En la Nochebuena última el discurso real fue una bofetada sin manos en los carrillos del régimen político instaurado por Pedro Sánchez. El Rey está en su sitio, a diferencia del jefe del Gobierno, la presidenta del Congreso y otros poderes del Estado que se levantan cada día soñando con mandarlo a Estoril. A Sánchez le resbala lo que pueda decir el Monarca. Pero a los españoles no, porque saben que el Rey Felipe es el símbolo de la «unidad y permanencia» de la nación y «mando supremo de las Fuerzas Armadas». Vamos, nuestro último dique de supervivencia.
Pero junto al jefe del Estado hay una mujer que, pese a que no responde a los convencionalismos que algunos sectores reclaman, se ha adaptado con bien a su función representativa y ha ayudado al Rey significativamente, sobre todo en la educación de sus dos hijas; en la formación de la princesa Leonor se ve a todas luces que el resultado es excelente. Nadie apostaba por su adaptación al ecosistema de la realeza, pero ahí está, cierto es que sin recoger la misma empatía que su marido e hija mayor, pero cumpliendo correctamente con su papel de Reina.

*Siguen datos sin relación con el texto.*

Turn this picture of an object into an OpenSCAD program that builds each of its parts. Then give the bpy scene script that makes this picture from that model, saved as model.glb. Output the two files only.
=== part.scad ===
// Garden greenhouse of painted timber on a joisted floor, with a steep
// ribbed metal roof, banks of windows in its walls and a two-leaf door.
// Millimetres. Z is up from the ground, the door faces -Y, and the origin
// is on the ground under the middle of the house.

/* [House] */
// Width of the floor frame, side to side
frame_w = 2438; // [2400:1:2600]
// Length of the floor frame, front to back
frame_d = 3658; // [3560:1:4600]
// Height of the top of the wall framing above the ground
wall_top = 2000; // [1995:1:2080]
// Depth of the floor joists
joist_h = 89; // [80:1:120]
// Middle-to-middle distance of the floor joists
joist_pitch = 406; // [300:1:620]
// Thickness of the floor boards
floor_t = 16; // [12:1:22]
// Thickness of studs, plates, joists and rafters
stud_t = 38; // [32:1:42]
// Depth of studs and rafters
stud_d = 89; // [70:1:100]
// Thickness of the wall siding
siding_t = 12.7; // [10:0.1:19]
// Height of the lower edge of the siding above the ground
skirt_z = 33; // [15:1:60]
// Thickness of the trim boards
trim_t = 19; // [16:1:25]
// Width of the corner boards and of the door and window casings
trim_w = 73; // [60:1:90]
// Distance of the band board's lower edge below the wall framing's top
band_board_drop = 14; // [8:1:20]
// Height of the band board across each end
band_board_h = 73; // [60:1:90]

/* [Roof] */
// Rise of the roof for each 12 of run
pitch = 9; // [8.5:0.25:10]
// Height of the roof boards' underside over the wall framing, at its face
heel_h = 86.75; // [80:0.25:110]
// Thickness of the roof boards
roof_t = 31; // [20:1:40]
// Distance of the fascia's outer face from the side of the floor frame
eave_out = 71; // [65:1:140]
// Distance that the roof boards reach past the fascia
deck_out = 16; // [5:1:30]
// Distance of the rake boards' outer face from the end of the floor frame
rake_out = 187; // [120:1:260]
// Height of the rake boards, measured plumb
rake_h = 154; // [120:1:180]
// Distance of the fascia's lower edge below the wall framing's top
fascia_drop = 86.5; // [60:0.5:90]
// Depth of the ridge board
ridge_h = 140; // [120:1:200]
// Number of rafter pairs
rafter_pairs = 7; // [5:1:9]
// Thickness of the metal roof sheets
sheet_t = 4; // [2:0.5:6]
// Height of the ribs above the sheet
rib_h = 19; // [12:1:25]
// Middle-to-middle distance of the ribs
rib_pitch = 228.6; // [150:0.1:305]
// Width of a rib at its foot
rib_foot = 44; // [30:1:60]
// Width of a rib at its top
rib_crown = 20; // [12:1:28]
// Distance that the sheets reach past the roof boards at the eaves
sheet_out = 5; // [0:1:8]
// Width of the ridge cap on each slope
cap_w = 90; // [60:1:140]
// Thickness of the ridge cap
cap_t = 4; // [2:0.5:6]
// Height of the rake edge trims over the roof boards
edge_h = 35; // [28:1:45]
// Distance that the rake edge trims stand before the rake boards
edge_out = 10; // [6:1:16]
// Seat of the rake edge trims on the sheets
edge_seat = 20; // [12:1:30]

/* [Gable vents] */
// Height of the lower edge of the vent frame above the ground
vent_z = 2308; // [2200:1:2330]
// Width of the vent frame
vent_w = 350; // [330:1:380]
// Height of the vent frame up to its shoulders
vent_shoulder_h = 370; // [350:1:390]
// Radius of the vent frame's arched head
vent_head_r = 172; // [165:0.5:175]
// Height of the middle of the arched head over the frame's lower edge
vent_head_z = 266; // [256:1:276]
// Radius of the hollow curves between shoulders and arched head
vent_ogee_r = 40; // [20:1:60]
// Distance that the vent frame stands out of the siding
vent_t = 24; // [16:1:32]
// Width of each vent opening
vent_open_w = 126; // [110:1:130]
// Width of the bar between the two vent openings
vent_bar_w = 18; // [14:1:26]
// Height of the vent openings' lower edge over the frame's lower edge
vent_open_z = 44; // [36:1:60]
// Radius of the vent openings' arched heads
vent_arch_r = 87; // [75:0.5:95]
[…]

La esposa de Don Felipe fue juzgada con hostilidad desde primera hora. Es lógica la discusión sobre si un Rey puede casarse o no con quien quiera; las normas dinásticas decían que no y por ello el primogénito de Alfonso XIII tuvo que renunciar al Trono para poder contraer matrimonio con una mujer que no era de sangre real. Desde entonces, todos los titulares de la Corona lo han hecho con «iguales». Hasta Don Felipe. No obstante, tras el fallecimiento de Isabel II, ya no queda una sola Monarquía europea que no haya roto con ese precepto: desde su hijo Carlos III a Carlos Gustavo de Suecia o Harald de Noruega, por no hablar de los matrimonios de las segundas generaciones: los ya Monarcas Federico de Dinamarca y Guillermo de Holanda son claros exponentes. Superada esa controversia, definitivamente más propia de círculos endogámicos, lo cierto es que la experiencia vital de doña Letizia anterior a sus nupcias, parecida a la de muchas mujeres de su edad, lejos de ser un lastre se ha convertido en uno de sus mejores activos, que complementa perfectamente la labor institucional que comparte con su marido.

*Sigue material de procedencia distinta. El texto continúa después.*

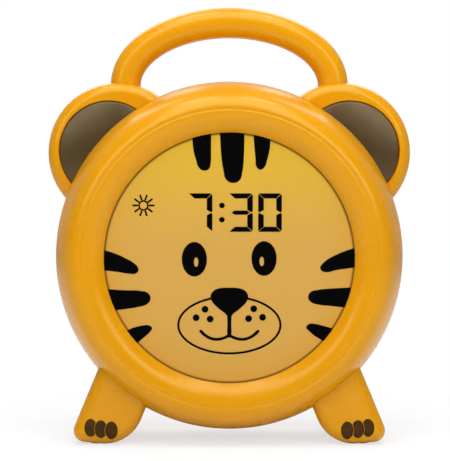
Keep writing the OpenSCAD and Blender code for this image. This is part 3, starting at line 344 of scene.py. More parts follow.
class Finish:
    """A procedural material on object coordinates, built up a step at a time."""

    made = {}

    def __init__(self, name, base, rough, **sockets):
        self.material = bpy.data.materials.new(name)
        self.material.use_nodes = True
        self.tree = self.material.node_tree
        self.shader = self.tree.nodes["Principled BSDF"]
        self.place = self.node("TexCoord").outputs["Object"]
        self.base = list(base)
        self.shader.inputs["Base Color"].default_value = self.base
        self.shader.inputs["Roughness"].default_value = rough
        for socket, value in sockets.items():
            self.shader.inputs[socket.replace("_", " ")].default_value = value

    def node(self, kind, inputs=(), **settings):
        return add_node(self.tree, kind, inputs, **settings)

    def math(self, operation, first, second=0.0, clamp=False):
        """One step of arithmetic on a value."""
        return self.node("Math", {0: first, 1: second}, operation=operation, use_clamp=clamp).outputs[0]

    def axis(self, name):
        """Place along one axis: X, Y or Z."""
        return self.node("SeparateXYZ", {"Vector": self.place}).outputs[name]

    def distance(self, place):
        """Distance of a place from zero."""
        return self.node("VectorMath", {0: place}, operation="LENGTH").outputs["Value"]

    def noise(self, scale, detail=2.0):
        """Noise of about one feature per 1/scale metres."""
        return self.node("TexNoise", {"Vector": self.place, "Scale": scale, "Detail": detail}).outputs[0]

    def spread(self, value, low, high, start=0.35, end=0.65):
        """Maps a value from one range to another."""
        return self.node("MapRange", {"Value": value, "From Min": start, "From Max": end,
                                      "To Min": low, "To Max": high}).outputs["Result"]

    def mix(self, share, first, second):
        """Colour between two others."""
        return self.node("Mix", {"Factor": share, 6: first, 7: second}, data_type="RGBA").outputs[2]

    def link(self, socket, value):
        self.tree.links.new(value, self.shader.inputs[socket])

    def tint(self, amount, scale):
        """Varies the base colour a little, as pigment in plastic does."""
        darker = [c * (1 - amount) for c in self.base[:3]] + [1]
        lighter = [min(1, c * (1 + amount)) for c in self.base[:3]] + [1]
        self.link("Base Color", self.mix(self.spread(self.noise(scale), 0, 1), darker, lighter))
        return self

    def wear(self, low, high, scale):
        """Varies the roughness."""
        self.link("Roughness", self.spread(self.noise(scale, 4), low, high))
        return self

    def bump(self, height, scale, detail=2.0):
        """Fine relief, with its height in metres."""
        relief = self.node("Bump", {"Height": self.noise(scale, detail), "Distance": height})
        self.link("Normal", relief.outputs["Normal"])
        return self

    @classmethod
    def of(cls, name):
        """The material of that name, made on its first use."""
        if name not in cls.made:
            cls.made[name] = FINISHES[name](name, bpy.context.scene.clock_colours).material
        return cls.made[name]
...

Ahora, un oportunista de cuyo nombre no quiero acordarme, ha escrito un bodrio, aunque él lo llame libro, cuyo meollo está en despellejar a la Reina por la razón imperdonable de que ¡oh, sorpresa! tiene pasado. Pero nada importa al zafio gacetillero si es verdad o no lo que le cuentan sobre la madre de la Princesa de Asturias, lo que cotiza es crear un espantajo con Doña Letizia plebeya y divorciada, cubierta con toda suerte de injurias –las de prepotente y agresiva se me antojan como las más tibias.
Las sucias insinuaciones impresas en ese libelo harían vomitar a cualquiera, a no ser que sea el repugnante cómplice del panfleto: un expariente político de la Reina cuyo testimonio construye un relato asqueroso, impropio de cualquier persona con lo mínimo que den de decencia. El hecho de que las calumnias contra la esposa del Rey hayan poblado los digitales del separatismo y llenado horas de telebasura responde definitivamente a la pregunta del millón: cui prodest? Por eso, conviene dejar bien sentado que subirse a ese carro de quienes dicen defender la institución es colaborar a enterrarla. Y no necesitamos más sepultureros de la Monarquía. De hecho, nos sobran.